What the exercise asks: Of the material below, the lines to be retyped are those from the line containing "face_radius = seat_radius" through the line containing "obj.parent = empty", inclusive; reproduce them exactly.

begin Data segment

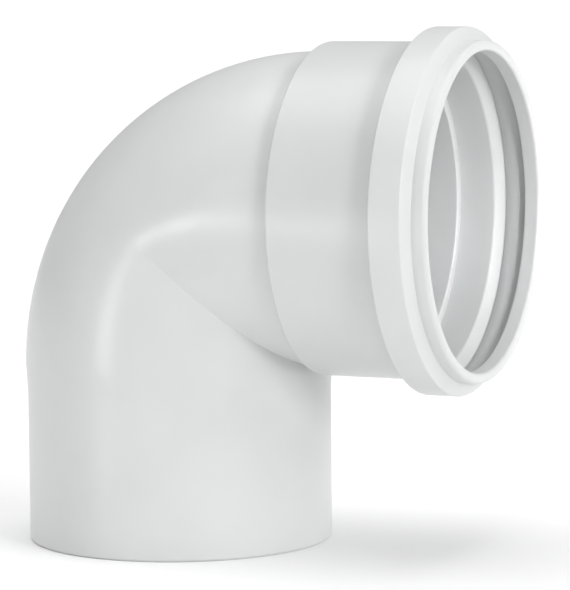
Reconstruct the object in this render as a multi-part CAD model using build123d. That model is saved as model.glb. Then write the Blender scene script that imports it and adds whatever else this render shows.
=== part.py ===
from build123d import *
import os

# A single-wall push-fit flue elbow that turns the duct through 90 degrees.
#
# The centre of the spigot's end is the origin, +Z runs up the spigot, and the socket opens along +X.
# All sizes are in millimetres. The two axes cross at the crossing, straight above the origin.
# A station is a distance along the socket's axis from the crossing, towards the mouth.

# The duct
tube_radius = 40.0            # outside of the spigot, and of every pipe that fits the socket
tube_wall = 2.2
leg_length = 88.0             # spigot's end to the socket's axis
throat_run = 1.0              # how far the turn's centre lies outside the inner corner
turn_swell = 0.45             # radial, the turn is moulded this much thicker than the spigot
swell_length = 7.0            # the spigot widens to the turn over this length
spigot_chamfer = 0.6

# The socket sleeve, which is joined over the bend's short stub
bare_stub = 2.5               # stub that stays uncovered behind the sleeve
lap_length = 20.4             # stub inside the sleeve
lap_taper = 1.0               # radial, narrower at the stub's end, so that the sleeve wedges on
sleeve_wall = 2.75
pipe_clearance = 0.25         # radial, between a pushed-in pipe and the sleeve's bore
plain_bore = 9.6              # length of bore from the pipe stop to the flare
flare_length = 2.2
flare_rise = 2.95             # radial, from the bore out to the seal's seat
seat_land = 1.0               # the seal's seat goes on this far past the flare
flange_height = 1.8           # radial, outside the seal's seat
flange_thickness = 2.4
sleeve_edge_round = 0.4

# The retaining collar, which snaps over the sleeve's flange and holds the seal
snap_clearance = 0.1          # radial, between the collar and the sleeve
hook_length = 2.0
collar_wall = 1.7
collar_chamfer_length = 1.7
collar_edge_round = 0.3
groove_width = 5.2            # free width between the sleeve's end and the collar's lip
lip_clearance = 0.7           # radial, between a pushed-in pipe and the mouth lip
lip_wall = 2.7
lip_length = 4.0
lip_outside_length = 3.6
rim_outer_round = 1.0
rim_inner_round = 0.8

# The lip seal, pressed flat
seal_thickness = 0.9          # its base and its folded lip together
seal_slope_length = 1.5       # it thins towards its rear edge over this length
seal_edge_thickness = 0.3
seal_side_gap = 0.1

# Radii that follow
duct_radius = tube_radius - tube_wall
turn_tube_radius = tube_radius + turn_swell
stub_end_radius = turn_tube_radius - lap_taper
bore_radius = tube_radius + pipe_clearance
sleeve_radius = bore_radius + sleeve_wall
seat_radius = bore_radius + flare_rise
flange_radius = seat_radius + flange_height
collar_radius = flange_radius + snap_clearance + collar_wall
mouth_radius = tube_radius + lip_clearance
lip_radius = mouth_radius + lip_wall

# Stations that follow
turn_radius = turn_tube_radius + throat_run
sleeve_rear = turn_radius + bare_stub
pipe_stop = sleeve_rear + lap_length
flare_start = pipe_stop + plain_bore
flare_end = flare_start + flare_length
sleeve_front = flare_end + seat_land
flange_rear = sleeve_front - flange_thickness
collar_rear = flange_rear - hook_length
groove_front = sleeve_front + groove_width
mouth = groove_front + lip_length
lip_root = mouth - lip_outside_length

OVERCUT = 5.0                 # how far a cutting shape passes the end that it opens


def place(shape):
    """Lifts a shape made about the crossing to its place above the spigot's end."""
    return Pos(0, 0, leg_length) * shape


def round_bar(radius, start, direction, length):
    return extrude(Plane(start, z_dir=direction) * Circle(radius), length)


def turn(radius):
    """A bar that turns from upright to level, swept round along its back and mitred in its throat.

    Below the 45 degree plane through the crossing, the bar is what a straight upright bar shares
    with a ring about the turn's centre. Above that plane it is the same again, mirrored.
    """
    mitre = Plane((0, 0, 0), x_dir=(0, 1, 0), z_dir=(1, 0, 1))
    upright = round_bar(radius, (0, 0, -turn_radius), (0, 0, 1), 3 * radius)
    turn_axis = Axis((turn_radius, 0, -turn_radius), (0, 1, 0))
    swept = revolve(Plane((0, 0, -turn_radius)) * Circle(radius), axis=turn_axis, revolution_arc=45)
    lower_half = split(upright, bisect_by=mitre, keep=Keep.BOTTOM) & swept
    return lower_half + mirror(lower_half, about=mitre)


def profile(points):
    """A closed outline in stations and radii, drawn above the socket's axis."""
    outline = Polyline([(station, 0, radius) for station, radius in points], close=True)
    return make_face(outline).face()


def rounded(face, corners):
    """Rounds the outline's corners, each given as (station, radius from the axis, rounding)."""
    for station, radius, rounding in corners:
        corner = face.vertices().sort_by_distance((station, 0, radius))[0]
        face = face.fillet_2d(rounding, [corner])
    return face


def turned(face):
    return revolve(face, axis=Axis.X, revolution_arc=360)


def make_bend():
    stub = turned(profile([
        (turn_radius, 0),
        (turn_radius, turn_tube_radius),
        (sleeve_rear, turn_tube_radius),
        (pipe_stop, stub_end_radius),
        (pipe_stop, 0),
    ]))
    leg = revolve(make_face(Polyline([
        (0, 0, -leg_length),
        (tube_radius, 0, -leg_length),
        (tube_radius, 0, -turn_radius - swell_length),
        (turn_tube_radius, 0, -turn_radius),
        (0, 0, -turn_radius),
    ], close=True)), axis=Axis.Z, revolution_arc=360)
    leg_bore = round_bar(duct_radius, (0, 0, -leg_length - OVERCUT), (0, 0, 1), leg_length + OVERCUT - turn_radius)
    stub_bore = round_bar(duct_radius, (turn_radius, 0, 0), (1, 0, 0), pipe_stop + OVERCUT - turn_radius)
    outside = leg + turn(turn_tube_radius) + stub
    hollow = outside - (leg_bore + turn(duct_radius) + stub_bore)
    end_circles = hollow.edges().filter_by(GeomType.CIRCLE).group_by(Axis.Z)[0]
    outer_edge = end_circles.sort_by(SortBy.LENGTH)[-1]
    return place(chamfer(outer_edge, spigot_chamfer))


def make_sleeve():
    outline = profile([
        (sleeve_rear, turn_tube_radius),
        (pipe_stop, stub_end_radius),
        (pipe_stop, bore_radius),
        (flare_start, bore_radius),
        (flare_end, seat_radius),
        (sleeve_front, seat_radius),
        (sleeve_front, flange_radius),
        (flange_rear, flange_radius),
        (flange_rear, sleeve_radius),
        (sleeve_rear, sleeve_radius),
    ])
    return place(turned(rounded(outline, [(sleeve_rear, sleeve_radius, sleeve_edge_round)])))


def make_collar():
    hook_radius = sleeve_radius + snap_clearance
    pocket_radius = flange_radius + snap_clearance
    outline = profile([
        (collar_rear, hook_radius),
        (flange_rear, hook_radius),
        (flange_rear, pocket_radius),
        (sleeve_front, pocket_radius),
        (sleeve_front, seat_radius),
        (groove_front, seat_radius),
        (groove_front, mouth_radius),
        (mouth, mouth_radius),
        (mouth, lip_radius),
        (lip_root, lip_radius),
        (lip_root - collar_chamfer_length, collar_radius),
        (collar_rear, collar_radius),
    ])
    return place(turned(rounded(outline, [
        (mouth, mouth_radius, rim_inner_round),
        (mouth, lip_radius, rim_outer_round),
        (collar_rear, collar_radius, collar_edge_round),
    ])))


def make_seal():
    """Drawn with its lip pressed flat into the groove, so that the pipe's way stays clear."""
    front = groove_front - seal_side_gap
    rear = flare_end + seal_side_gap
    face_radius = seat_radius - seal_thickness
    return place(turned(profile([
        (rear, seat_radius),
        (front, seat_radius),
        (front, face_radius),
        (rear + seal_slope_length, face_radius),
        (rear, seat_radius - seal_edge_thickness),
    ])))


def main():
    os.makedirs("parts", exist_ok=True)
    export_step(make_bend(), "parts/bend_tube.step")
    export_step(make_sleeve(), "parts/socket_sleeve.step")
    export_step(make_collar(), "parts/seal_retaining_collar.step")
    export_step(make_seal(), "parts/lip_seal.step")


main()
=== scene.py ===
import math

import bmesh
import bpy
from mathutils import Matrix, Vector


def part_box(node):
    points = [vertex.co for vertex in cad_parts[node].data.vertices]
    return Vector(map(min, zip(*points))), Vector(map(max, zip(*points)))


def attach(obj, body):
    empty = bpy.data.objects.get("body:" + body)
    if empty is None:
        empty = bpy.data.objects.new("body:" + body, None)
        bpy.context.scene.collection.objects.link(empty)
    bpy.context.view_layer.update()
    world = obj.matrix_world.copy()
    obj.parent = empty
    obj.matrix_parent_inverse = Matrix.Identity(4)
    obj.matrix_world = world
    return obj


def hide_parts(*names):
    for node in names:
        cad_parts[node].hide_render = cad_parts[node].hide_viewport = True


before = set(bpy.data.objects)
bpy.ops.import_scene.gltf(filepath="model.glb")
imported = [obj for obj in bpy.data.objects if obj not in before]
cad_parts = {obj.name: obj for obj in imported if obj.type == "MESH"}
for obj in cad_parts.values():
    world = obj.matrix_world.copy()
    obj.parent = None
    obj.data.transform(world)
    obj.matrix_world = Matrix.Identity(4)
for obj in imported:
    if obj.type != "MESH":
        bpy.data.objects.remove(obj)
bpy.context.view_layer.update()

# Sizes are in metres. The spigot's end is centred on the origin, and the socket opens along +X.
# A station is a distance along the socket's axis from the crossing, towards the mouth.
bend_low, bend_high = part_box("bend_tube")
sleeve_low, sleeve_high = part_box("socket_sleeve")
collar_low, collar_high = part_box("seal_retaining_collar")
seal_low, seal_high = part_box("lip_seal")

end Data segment

Solution for this problem:
    face_radius = seat_radius - seal_thickness
    return place(turned(profile([
        (rear, seat_radius),
        (front, seat_radius),
        (front, face_radius),
        (rear + seal_slope_length, face_radius),
        (rear, seat_radius - seal_edge_thickness),
    ])))


def main():
    os.makedirs("parts", exist_ok=True)
    export_step(make_bend(), "parts/bend_tube.step")
    export_step(make_sleeve(), "parts/socket_sleeve.step")
    export_step(make_collar(), "parts/seal_retaining_collar.step")
    export_step(make_seal(), "parts/lip_seal.step")


main()
=== scene.py ===
import math

import bmesh
import bpy
from mathutils import Matrix, Vector


def part_box(node):
    points = [vertex.co for vertex in cad_parts[node].data.vertices]
    return Vector(map(min, zip(*points))), Vector(map(max, zip(*points)))


def attach(obj, body):
    empty = bpy.data.objects.get("body:" + body)
    if empty is None:
        empty = bpy.data.objects.new("body:" + body, None)
        bpy.context.scene.collection.objects.link(empty)
    bpy.context.view_layer.update()
    world = obj.matrix_world.copy()
    obj.parent = empty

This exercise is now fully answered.